Jan. 6 (Bloomberg) -- Ethanol futures were unchanged with corn in Chicago as crude oil dropped and gasoline gained.
Futures capped a third weekly gain as oil fell amid concern Europe may slide into recession and gasoline advanced after the U.S. added 200,000 jobs in December. Corn is the primary component in U.S. ethanol, which is blended into gasoline.
“Corn and energy prices took a break from their earlier moves, leaving ethanol in limbo on thin trading and little direction,” SCB & Associates wrote in a note to clients today.

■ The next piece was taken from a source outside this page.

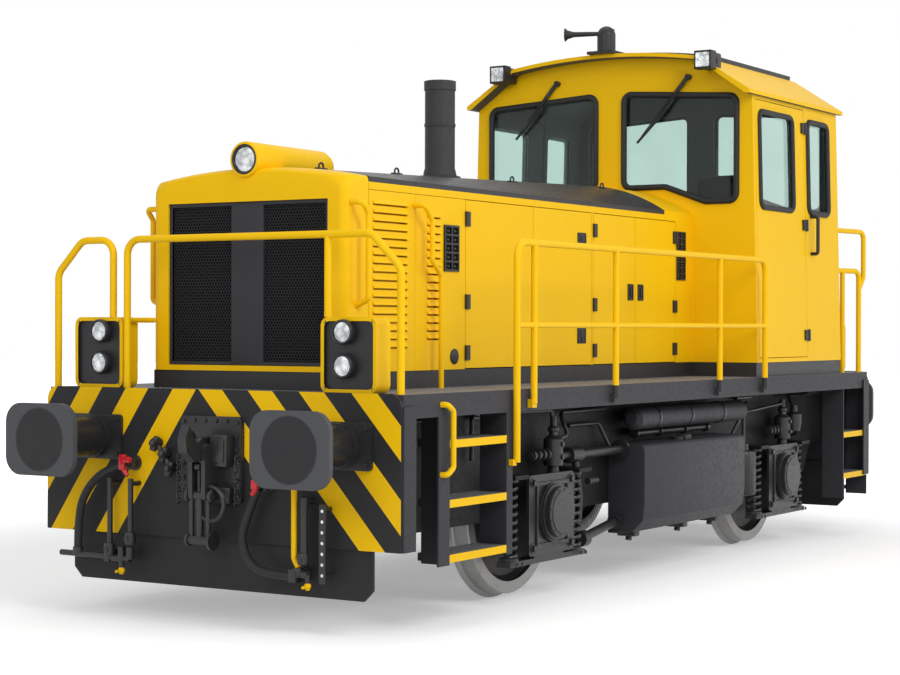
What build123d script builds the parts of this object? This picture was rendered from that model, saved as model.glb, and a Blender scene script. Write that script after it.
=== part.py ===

Denatured ethanol for February delivery was unchanged to settle at $2.223 a gallon on the Chicago Board of Trade. Futures have declined 1.3 percent in the past year.
In cash market trading, ethanol in New York fell 4 cents, or 1.7 percent, to $2.30 a gallon and in the U.S. Gulf the additive lost 3 cents, or 1.3 percent, to $2.325, according to data compiled by Bloomberg.
Ethanol on the West Coast decreased 2 cents, or 0.9 percent, to $2.32 a gallon and in Chicago the biofuel slipped 1.5 cents, or 0.7 percent, to $2.195.
Corn for March delivery was unchanged at $6.435 a bushel in Chicago. One bushel makes at least 2.75 gallons of ethanol.
Crude oil for February delivery fell 25 cents, or 0.3 percent, to $101.56 a barrel on the New York Mercantile Exchange, the lowest settlement since Dec. 30. The contract climbed 2.8 percent this week. Prices advanced 8.2 percent in 2011.
Gasoline for February delivery rose 1.51 cents, or 0.6 percent, to $2.7516 a gallon.